What This Means for Plaintiffs in North Carolina
• Plaintiffs lose access to a financing tool. Individuals, small and midsize businesses, and inventors that cannot self-fund meritorious, but expensive and complex, litigation against defendants with robust balance sheets can no longer turn to commercial third-party funders for North Carolina proceedings. Critics of the law argue this disadvantages access to justice for NC residents and businesses; supporters argue it protects the integrity of the civil justice system.
• Contingency representation remains available. Because contingency fees and firm cost advancement are preserved, the most common access-to-justice mechanism for individual plaintiffs is intact, albeit with increased financial pressure on contingency fee law firms.
• Permissible support continues. Plaintiffs may still receive non-contingent loans, immediate-family support, nonprofit or pro bono assistance, and money for personal or household expenses during litigation (so long as it is not used for litigation costs).
• Consumer-style funding affected. Pre-settlement “advances” to plaintiffs that are repaid from recovery are contingent on outcome and fall within the prohibition.
• Possible constitutional challenge. Plaintiff-side groups may argue the ban unconstitutionally restricts court access, particularly for cases not feasibly funded on contingency. Until any such challenge is resolved, plaintiffs should treat the ban as fully effective.
Future Transaction Structuring: Requirements and Alternatives
For funders, firms, and lawyers situated in or connected to North Carolina, the following structures and requirements should guide future financing of claims and firm operations. The options are arranged from lowest to highest residual risk. Because the law is new and untested, with no judicial or Attorney General interpretation, even lower-risk options carry uncertainty and should be confirmed with counsel.
Option 1: Non-Contingent Financing (Lowest Risk; Fits an Express Exclusion)
Structure capital as a genuine loan to the party, firm, or lawyer at a fixed rate with a fixed or scheduled maturity, repayable regardless of any case outcome. This fits the subsection (f) exclusion for direct loans whose repayment is not contingent on the outcome of any civil proceeding.

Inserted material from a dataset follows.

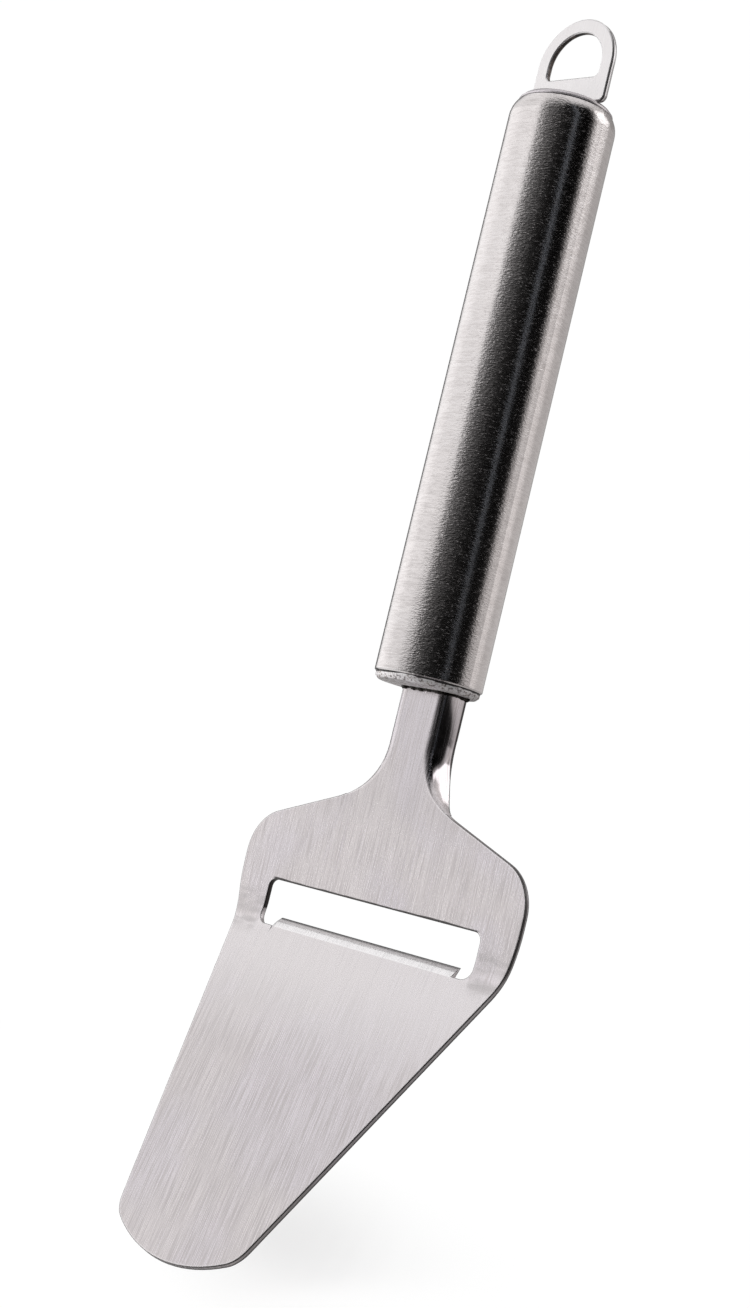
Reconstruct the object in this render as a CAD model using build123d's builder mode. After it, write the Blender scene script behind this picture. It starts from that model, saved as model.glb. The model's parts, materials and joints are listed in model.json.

• Make the obligation general recourse; avoid securing it solely by case proceeds or a specific fee.
• Avoid acceleration triggers, return adjustments, or bonus features keyed to recoveries, which reintroduce contingency and forfeit the exclusion.
• Trade-off: the capital provider gives up contingent upside. This converts the relationship from investing to lending.
Option 2: Confine Funded Matters to Non-North Carolina Forums (Relies on the Territorial Reading)
Where a contingent return is required, limit funded matters to civil proceedings outside North Carolina, supported by binding contractual guardrails. On the most defensible reading of “in this State,” a case filed and litigated outside North Carolina is not a North Carolina civil proceeding, so the furnishing prong is not triggered.
• Eligibility covenant limiting funding to matters whose forum is outside North Carolina, with a representation at the time each matter is funded.
• Automatic exclusion or conversion to a non-contingent advance as to any matter later commenced in a North Carolina court, arbitration, mediation, or administrative forum.
• Keep North Carolina-licensed lawyers off the complaints in funded matters, or clear their participation with North Carolina ethics counsel; an NC lawyer's appearance is the fact most likely to connect a matter to the State.
• Locate investing activity outside North Carolina — out-of-state contracting entity, governing law, and situs of negotiation, execution, and funding — to address the “engage in litigation investment in this State” prong.
• Residual risk: the first prong could be read to focus on where the investor acts, and the liberal-construction clause invites an expansive view; this option is sound but not airtight.
Option 3: Out-of-State Funder Entity (Supporting Measure)
Use an investing entity organized and operating outside North Carolina, with no North Carolina offices, employees, or solicitation. This strengthens the argument that no one is engaging in litigation investment in the State and complements Options 1 and 2. It does not, standing alone, defeat the law where a funded case is a North Carolina proceeding, because the long-arm provision reaches a funder regardless of its location.
Option 4: Phased Entry and Enhanced Diligence
Pending interpretive guidance, parties may begin with single-matter, out-of-state transactions rather than broad portfolios to cap per-violation and treble-damages exposure, and should build forum verification, source-of-funds diligence, and outcome-de-linking into their processes and documentation.
Structures and Pitfalls to Avoid
• A “loan” that is contingent in substance, whether repaid only from recoveries or adjusting with outcome, will be treated as litigation investment despite its label.
• Reliance on out-of-state office routing or choice-of-law alone while funding a North Carolina proceeding.
• Recharacterizing a contingent return as a “fee” or “servicing charge” tied to recoveries.
• Amending or renewing a pre-effective-date agreement without re-analysis, which brings the contract within the statute and may void it.
Key Takeaways
1. North Carolina now bans commercial third-party litigation funding outright, not merely regulates it, effective June 22, 2026.
2. Contingency fees, firm cost-advancement, insurer defense/indemnity, nonprofit and pro bono funding, non-contingent loans, personal-expense support, and immediate-family support remain permitted.
3. The law is prospective: pre-existing contracts are grandfathered unless renewed or amended on or after June 22, 2026, but proceedings commenced on or after that date are covered.
4. Penalties are severe: void contracts, treble statutory damages, AG penalties up to $50,000 per violation, fee-shifting — and a statutory long-arm provision reaches out-of-state funders.
5. Future financing should favor non-contingent structures or, where contingent returns are required, out-of-state forums and entities with robust contractual guardrails; substance, not form, will control.